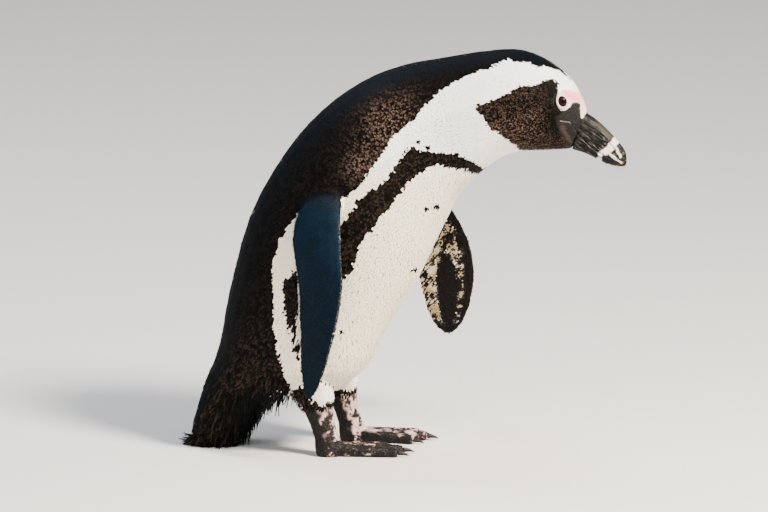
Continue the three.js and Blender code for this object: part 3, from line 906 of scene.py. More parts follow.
# %% The legs' four values
FRINGE_LOW, FRINGE_HIGH = 47.0, 51.0  # heights between which brown feathers fringe the leg, mm
THIGH_REAR_X, THIGH_TOP_Z = -22, 100  # the rear of the thigh is brown up to here
SHANK_PATCHES = [((-10, -50, 30), 6.5, 9), ((-3, 25, 31), 4.5, 11), ((6, 25, 28), 4.0, 11),
                 ((-8, 50, 33), 6.0, 9)]  # middle, half width and half height of dark scutes
PIGMENT_FLECK, PINK_FLECK, DOWN_FLECK = 0.8, 0.14, 0.3


def leg_marks(points, facing, dirty):
    """White thighs, a brown fringe, and bare pink skin blotched with black below it."""
    tufty = 2.6 * ripple(points, 4, 7) + 3.0 * ripple(points, 11, 17)
    z = points[:, 2] + tufty
    rear = share(-facing[:, 0] + 0.3 * ripple(points, 7, 8), -0.3, 0.02)
    bare = share(FRINGE_LOW - points[:, 2] - 0.5 * tufty, -1.5, 1.5)
    fringe = share(FRINGE_HIGH + 4 * share(-facing[:, 0], -0.6, 0.4) - z, -1.5, 1.5)
    behind = share(THIGH_REAR_X - points[:, 0], 0, 6)
    feathered = np.maximum(fringe, rear * behind * share(THIGH_TOP_Z - z, -10, 10))
    blotch = 0.9 * ripple(points * (0.7, 1, 0.6), 6, 9) + 0.7 * ripple(points, 2.4, 10) + dirty
    for middle, wide, high in SHANK_PATCHES:
        away = ((points - middle) / (wide, wide, high)) ** 2
        blotch = blotch + 1.2 * np.exp(-away.sum(1) * 1.2)
    low_rear = rear * share(50 - points[:, 2], -4, 4)
    dark = np.where(bare > 0.5, np.maximum(share(blotch, -0.1, 0.4), low_rear), feathered)
    fleck = np.where(bare > 0.5, np.where(dark > 0.5, PIGMENT_FLECK, PINK_FLECK), DOWN_FLECK)
    fleck = fleck * np.where(low_rear > 0.4, 0.3, 1)
    return np.stack([dark, bare, np.ones(len(points)), fleck], 1)


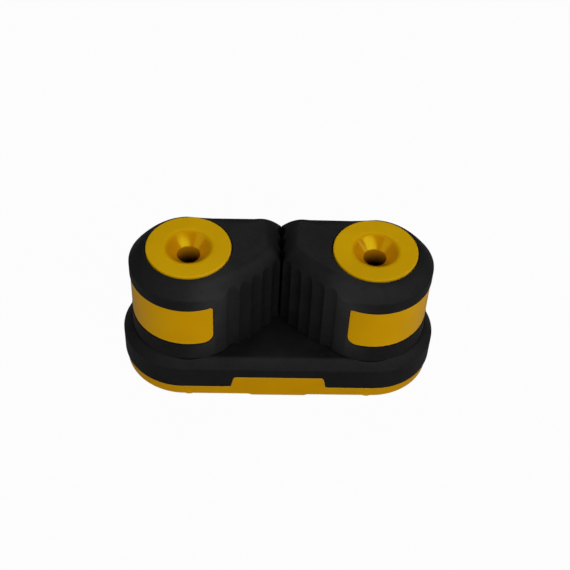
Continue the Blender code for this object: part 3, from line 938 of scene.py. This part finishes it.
def base_plate():
    """Closing plate with a tab in front and behind, pads under it and a boss round each screw hole."""
    line = tab_line(TAB_HALF_FOOT, TAB_HALF_TOP, PLATE_TOP, TAB_TOP)
    centers, outs, radius = stadium_columns("base_plate", line[:, 0])
    head = tab_heights(line, centers, outs)
    edge = PLATE_EDGE

    def row(inset, height):
        return level(centers + outs * (radius - inset), height)

    foot = row(edge, PAD_HEIGHT)
    wall_foot = row(0, PAD_HEIGHT + edge)
    wall_top = row(0, head - edge)
    brim = row(edge, head)
    rings = [row(edge + SUPPORT, PAD_HEIGHT), foot, *eased(foot, row(0, PAD_HEIGHT), wall_foot), wall_foot]
    rings += [wall_top, *eased(wall_top, row(0, head), brim), brim]
    rings += [row(TAB_THICK - edge, head), row(TAB_THICK, np.maximum(head - edge, PLATE_TOP))]
    rings.append(row(TAB_THICK + TAB_STEP, PLATE_TOP))
    plate = stack("base_plate_moulding", rings)
    combine(plate, plate_pads(), "UNION")
    hole = circle(SCREW_HOLE_R, HOLE_STEPS)
    low, high = -CUT_MARGIN, BOSS_TOP + CUT_MARGIN
    combine(plate, [prism("screw_hole", hole, low, high, side) for side in SIDES], "DIFFERENCE")
    return settle(plate, YELLOW_BASE, "base", "base_plate")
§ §
**Instructions for the task:** Each line from the one containing "Continue the Blender" through the end of the entries, both included, is to be returned exactly, with no other lines.

**Full solution:**
Continue the Blender code for this object: part 3, from line 938 of scene.py. This part finishes it.
def base_plate():
    """Closing plate with a tab in front and behind, pads under it and a boss round each screw hole."""
    line = tab_line(TAB_HALF_FOOT, TAB_HALF_TOP, PLATE_TOP, TAB_TOP)
    centers, outs, radius = stadium_columns("base_plate", line[:, 0])
    head = tab_heights(line, centers, outs)
    edge = PLATE_EDGE

    def row(inset, height):
        return level(centers + outs * (radius - inset), height)

    foot = row(edge, PAD_HEIGHT)
    wall_foot = row(0, PAD_HEIGHT + edge)
    wall_top = row(0, head - edge)
    brim = row(edge, head)
    rings = [row(edge + SUPPORT, PAD_HEIGHT), foot, *eased(foot, row(0, PAD_HEIGHT), wall_foot), wall_foot]
    rings += [wall_top, *eased(wall_top, row(0, head), brim), brim]
    rings += [row(TAB_THICK - edge, head), row(TAB_THICK, np.maximum(head - edge, PLATE_TOP))]
    rings.append(row(TAB_THICK + TAB_STEP, PLATE_TOP))
    plate = stack("base_plate_moulding", rings)
    combine(plate, plate_pads(), "UNION")
    hole = circle(SCREW_HOLE_R, HOLE_STEPS)
    low, high = -CUT_MARGIN, BOSS_TOP + CUT_MARGIN
    combine(plate, [prism("screw_hole", hole, low, high, side) for side in SIDES], "DIFFERENCE")
    return settle(plate, YELLOW_BASE, "base", "base_plate")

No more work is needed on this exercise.